|
From: Hoehle, Joerg-C. <Joe...@t-...> - 2005-06-24 14:49:38
|
Hi, is there some reason or mnemotechnic way to understand why Linux mblen() says it returns a number of bytes, while Encoding_mblen() yields a count in character entities?!? Distinctions such as these cause me headaches when reviewing foreign.d w.r.t. encoding issues. I'm quite fed up with it and have headaches now. So far, all I have found is that: 0. lispbibl.d and encoding.d aren't quite explicit enough about the precise interface to the encoding functions.
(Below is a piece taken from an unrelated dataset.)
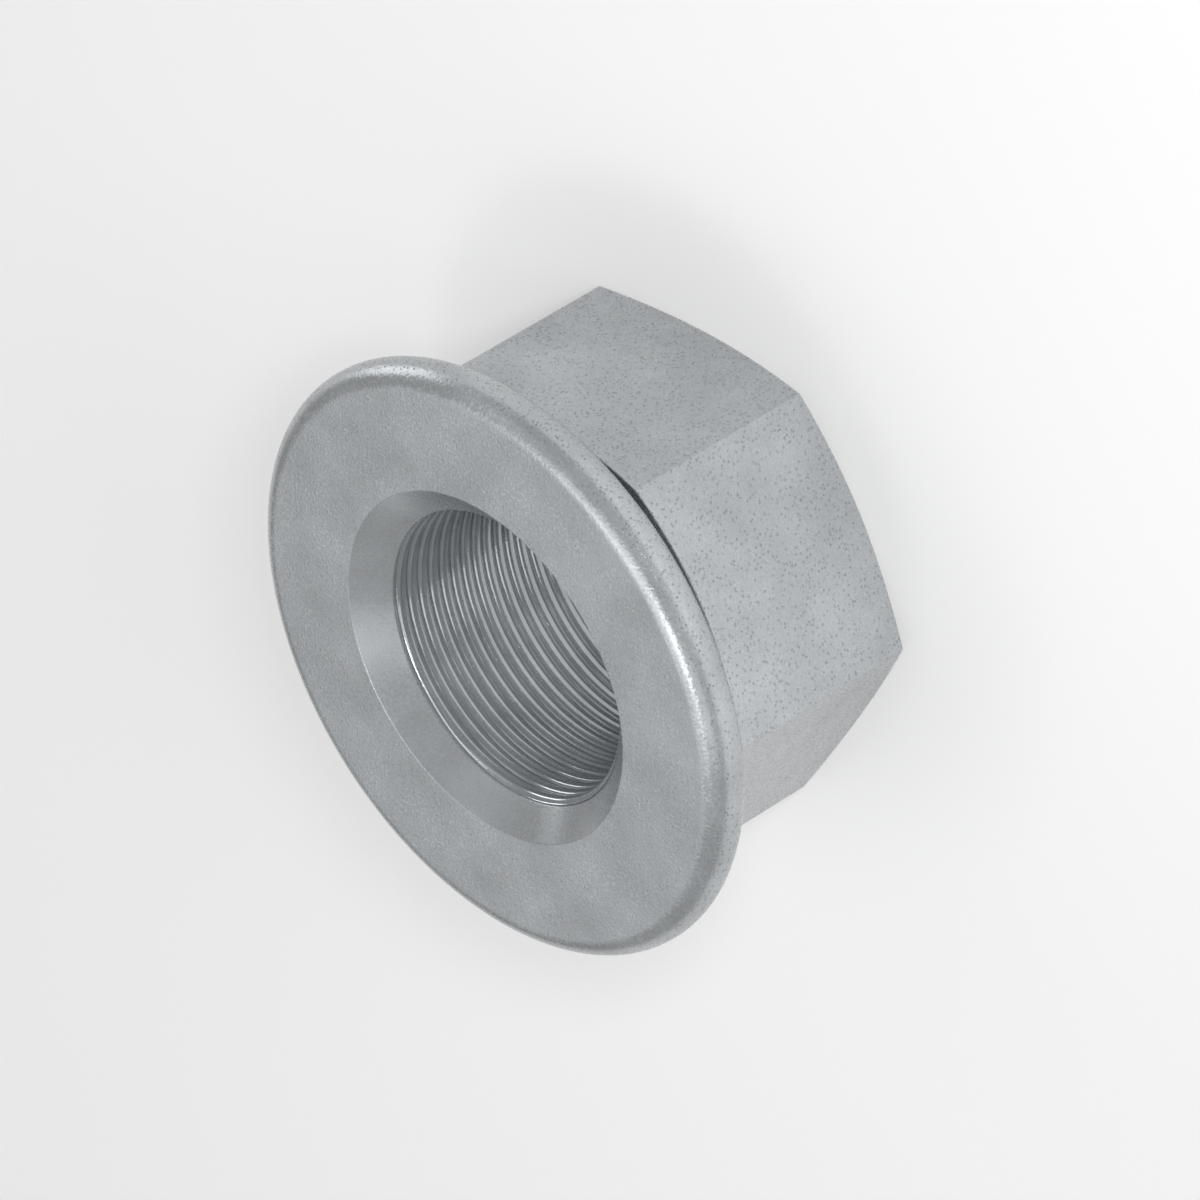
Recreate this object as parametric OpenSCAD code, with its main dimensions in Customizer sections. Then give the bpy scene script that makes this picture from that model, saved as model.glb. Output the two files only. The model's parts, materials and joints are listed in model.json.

As a result I waste time (and remember having spent a lot of time when I implemented with-foreign-string just to ensure that I got all those mbs/wbs unpack_string_alooca_and_or_ro() right. 1. conversion from c-string outside of 1:1 is bogus because it defers to asciz_to_string(), which assumes a single 0 byte terminator. 2. there seem to be no wmbsh*t_len() that works on unbounded buffers, like strlen() does. They all expect a buffer limit. Of course, one could throw in an artificial max_array_or_string_index_limit * sizeof(character/byte) or what would you suggest?? 3. I'm convinced that what I reported a few days ago under this subject are bugs in CLISP, not on my side. 4. It looks like ENCODING-ZEROES raises its head again. 5. Beside C-STRING, C-ARRAY-MAX also depends on a correct discovery of the end of a string. I believe convert_from_foreign:c_arrray_max to be broken for strings because of this (or at least, it does not do what I would expect). I expect: (c-array-max #([ff fe] 65 0 66 0 67 0 68 0 0 0):utf-16) -> "abcd" Currently, it gives an error. 6. Conversion from c-array-ptr is broken for the same reasons. 7. When the FFI will correctly support arbitrary encodings, the string "must be an ASCII-compatible encoding" shall be omitted from impnotes:with-foreign-string. 8. A work-around (= status quo) may be to declare that the FFI does not support arbitrary encodings, but only ASCII-compatible ones... UTF-8 is in, UTF-16 is out. Regards, Jorg Hohle. |